March 27, 2020 at 10:00 AM
3 minute read
COVID-19 is not only causing medical problems in the U.S., it's also stoking economic uncertainty and less consumer spending that's led to a bear market for investors.
The downturn arrives after a record-setting year for legal tech investments. Now, venture capitalists say to expect slower investments in legal tech as most investors are likely to become more cautious in the coming months.
"I think in times like this when you see an equity crunch, people are more disciplined, regardless of the type of business. Whether legal tech or fintech, we are expecting to see that," said Mark Buffington, co-founder and managing partner of venture investment firm BIP Capital.
Buffington's company on March 11 announced that it invested $1.5 million in Case Status, a client relationship management and marketing software for law firms, during the cloud-based platform's second seed round.
Still, despite the natural reaction to become more conservative with investments during economic uncertainty, Buffington believes the overall trends for legal technology will eventually lead investors back to the industry.
Buffington pointed to the legal profession's late adoption of tech and its need for efficient workflows as market factors that should draw investors.
"I think those are the longer-term trends driving investments. Anyone serious about investing in the legal tech space will leverage opportunities like the COVID-19 virus as an opportunity to invest at decent prices," he noted.
Significant declines in individual markets aside, venture capitalists are also impacted by government-mandated self-isolation measures.
"VCs aren't on airplanes, we aren't meeting companies at the same level we used to," said San Francisco-based Touchdown Ventures principal Alex Nwaka. "I think in general that is going to cause challenges to get capital out of the deal, I think the activity will decrease because of the pandemic," but not necessarily deplete funding.
In turn, investors will be more discerning, Nwaka said.
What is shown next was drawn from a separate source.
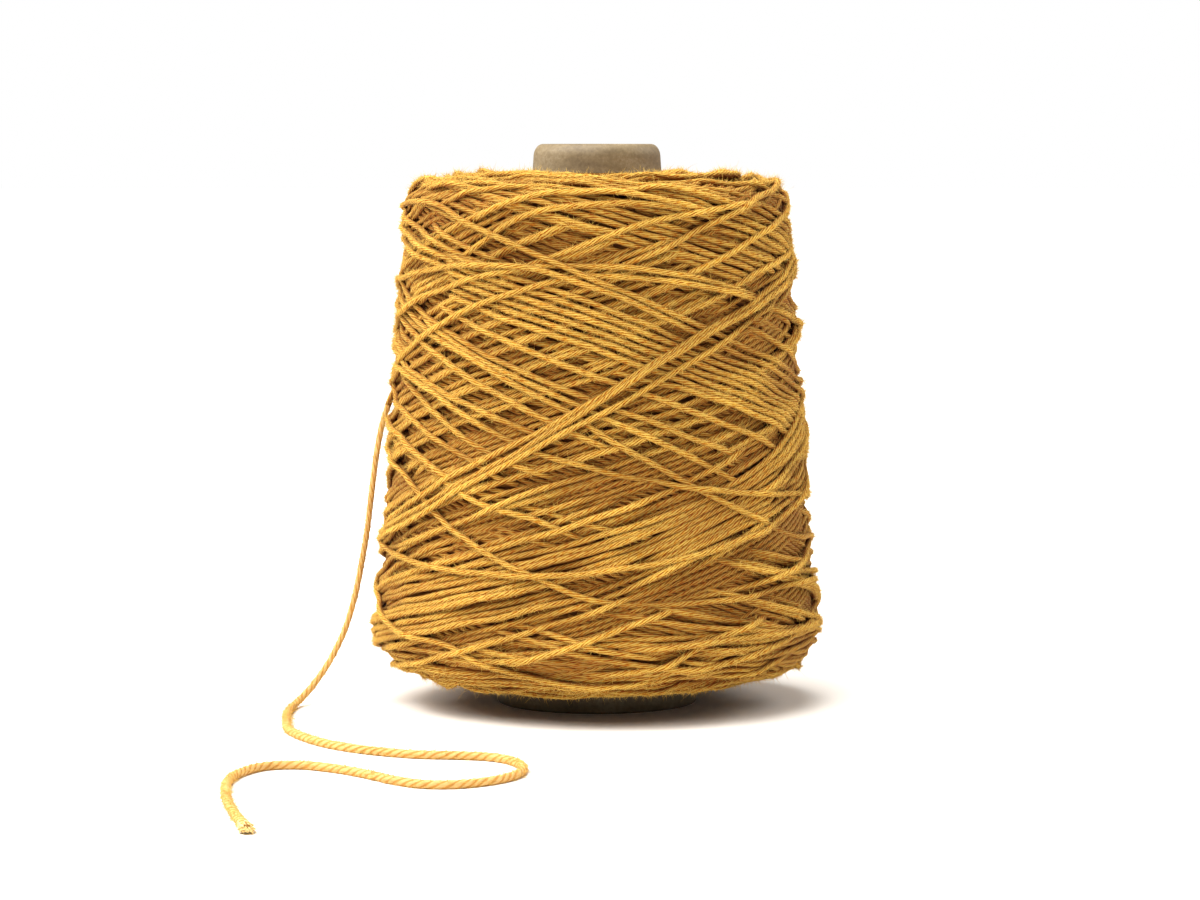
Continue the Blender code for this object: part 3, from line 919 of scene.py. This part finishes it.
def fibre_roots(tubes, count, leans, random):
    """Places low in the skin of the strands that lie on top, and directions outwards."""
    lightness = np.concatenate([np.broadcast_to(shade, len(rings)) for rings, _, shade in tubes])
    centres = np.concatenate([rings.mean(axis=1) for rings, _, _ in tubes])
    along = np.concatenate([np.gradient(rings.mean(axis=1), axis=0) for rings, _, _ in tubes])
    crown = np.concatenate([rings[:, rings.shape[1] // 2] for rings, _, _ in tubes])
    chosen = random.choice(np.flatnonzero(lightness > HAIRY_SHADE), count)
    centre, along, up = centres[chosen], unit(along[chosen]), crown[chosen] - centres[chosen]
    size = np.linalg.norm(up, axis=1, keepdims=True)
    up = up / size
    side = np.cross(along, up)
    round_strand = random.normal(0, FIBRE_SPREAD, (count, 1))
    outward = up * np.cos(round_strand) + side * np.sin(round_strand)
    run_along = along * random.uniform(-1, 1, (count, 1)) * SEGMENT / 2
    roots = centre + run_along + outward * size * ROOT_DEPTH
    lean = along * random.choice([-1, 1], (count, 1)) * random.uniform(*leans, (count, 1))
    return roots, unit(outward + lean + FIBRE_STRAY * random.normal(size=(count, 3)))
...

When looking at potential investments, investors will spend more time evaluating a company's "cash burn rate." Similarly, "cash runway" will be more top of mind for investors, which Nwaka described as the company's cash balance divided by the company's operational profit.
Despite closer inspection before providing funding, Nwaka didn't predict draconian days for all legal tech companies, noting that worthwhile startups would attract funding.
However, David Holme, CEO of legal outsourcing services provider Exigent and legal tech evergreen fund Bright Minds Capital Partners, stated that many in legal tech won't survive venture capital's higher expectations.
"The demands have gotten higher," Holme said. "I wouldn't say that for all … there are bright spots, but for the most part, I would say two-thirds of legal tech startups that have come to investors in the past two years are in for a very difficult time."
Mismanaged companies and "zombie companies" injected with capital despite a slow adoption of technology by legal professionals won't fare well in a bear market, Holme explained.
To be sure, venture capitalists contacted by Legaltech News said that the COVID-19-caused economic downturn is unlike the Great Recession of 2008.
"Once this pandemic starts to subside and China is going back to work, you will see people resume normal activities," BIP Capital's Buffington said.